Another way to think about this is "limited palette". I feel that these kinds of arbitrary restrictions are essential to develop your eye. The teacher who had the most effect on me told me two things that stay with me a couple of decades later: i) do the things that make you uncomfortable; ii) compose in the camera (i.e. no cropping).

Sometimes I walk around with my 5D and one prime lens chosen at random. I'm only allowed to make images that work with that lens; no cropping. Yes, this means I have to walk around to compose the picture, and sometimes I have to walk away because nothing fits with the lens, but so what? Because the important thing is to look at a scene and be able to see the picture instead of the actual objects in view. (Ansel Adams called that pre-visualization.)
posted by phliar at 5:41 PM on April 23, 2010 [2 favorites]


I think people are taking the “zoom with your feet” thing too literally. It’s not supposed to mean “walk closer to your subject and that will exactly duplicate the effects of zooming a lens.” Yes, walking closer will change your perspective, but sometimes that’s a good thing.

This is exactly right. Zoom with your feet is the best advice to give to a photographer who's shy about taking pictures of people or creating intimate images. That's why most aspiring photojournalists hear this advice. A zoom lens often makes for a sterile stand-offish image, and a wider lens often forces you to talk to your subjects, which will in turn lead to better pictures. Better pictures, here, doesn't necessarily mean technically or aesthetically better, but instead, perhaps, more meaningful, emotive, intimate, and thoughtful pictures. A good photographer can do that with a long lens, too, but the way a short lens forces you to get into a scene might well take you to another, dare I say, philosophical level with your pictures.
posted by msbrauer at 2:43 AM on April 24, 2010


A zoom lens often makes for a sterile stand-offish image, and a wider lens often forces you to talk to your subjects, which will in turn lead to better pictures.

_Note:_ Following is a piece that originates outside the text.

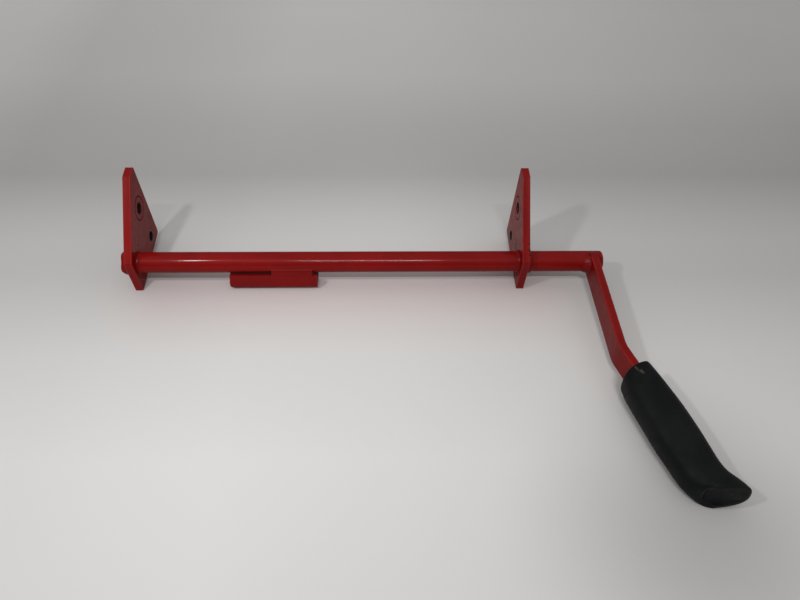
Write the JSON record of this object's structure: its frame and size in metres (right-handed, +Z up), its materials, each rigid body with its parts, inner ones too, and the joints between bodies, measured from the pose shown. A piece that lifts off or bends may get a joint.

That’s a good way to phrase it, and it reminds me: you might want to flip through a copy of National Geographic. The photogs often use surprisingly wide lenses for people shots—wider than I’d be comfortable with—with awesome results. They make you feel there in a way that photos made with a longer lens don’t.
posted by Garak at 7:40 AM on April 24, 2010


Response by poster: Thank you all very much. I took your advice to heart and there's some improvement already (315 pics yesterday and I actually liked one or two!)